Sekali lagi meminjam istilah Mircea Eliade, kesakralan itu bahkan diingkari oleh mereka  yang sesungguhnya adalah kaum beragama juga, yang tak pantas melakukan penghancuran demikian. Peningkatan kuantitas gerakan eliminasi esensi kebebasan eksistensial dalam kehidupan beragama itu terkesan seolah-olah terjadi tidak secara spontan.

Dalam memaknai HUT Kemerdekaan ke 80 RI hari ini, sekali lagi penulis mengutip apa yang ditulis oleh Sunaryo dalam Perihal Keadilan Keutamaan dan Dasar Hidup Bersama (2021) bahwa negara ini dibangun tidak menjadikan golongan mayoritas, kelompok bangsawan, atau kelompok masyarakat yang paling kaya sebagai fondasi sosial atau bahkan sebagai pemilik negara ini, tetapi atas dasar kehidupan bagi semua suku, ras, agama yang ada di dalamnya. 

Kebebasan eksistensial sesungguhnya inti dalam sebuah perjuangan kemerdekaan bagi republik ini. Pedagogy of conscientization (pendidikan penyadaran) berkelanjutan baik di masyarakat dan pejabat publik diperlukan demi terwujudnya kebebasan eksistensial itu. Dalam hal ini, kewarasan publik (public reasonableness) sangat diperlukan, didukung dan diperkuat dengan kewarasan politisi dan pengelola negara (politician’s reasonableness) dalam segala lini pemerintahan.

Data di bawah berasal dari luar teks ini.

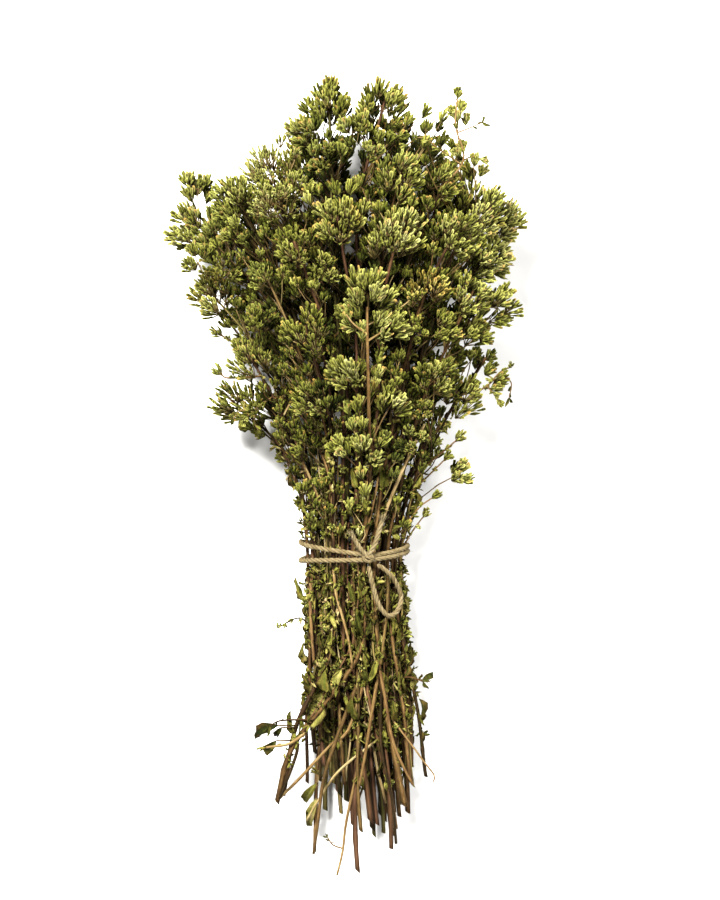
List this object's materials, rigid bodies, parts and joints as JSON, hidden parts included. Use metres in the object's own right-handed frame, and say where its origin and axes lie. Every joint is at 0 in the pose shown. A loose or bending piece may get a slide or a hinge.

Tanpa kewarasan dua komponen bangsa tersebut kebebasan hanyalah sebuah utopia, seperti diingatkan oleh Sir Thomas More, seorang pengacara, sarjana, dan negarawan Inggris yang hidup pada abad ke-16. 

Artinya, kebebasan hanyalah sebuah impian yang tak pernah nyata dan hadir dalam hidup berbangsa dan bernegara. Kalau demikian, itu berarti mengingkari hakikat kemanusiaan itu sendiri, karena kebebasan eksistensial itu melekat dalam diri setiap pribadi. Negara harus menjamin itu. 

Dirgahayu Negara Kesatuan Republik Indonesia.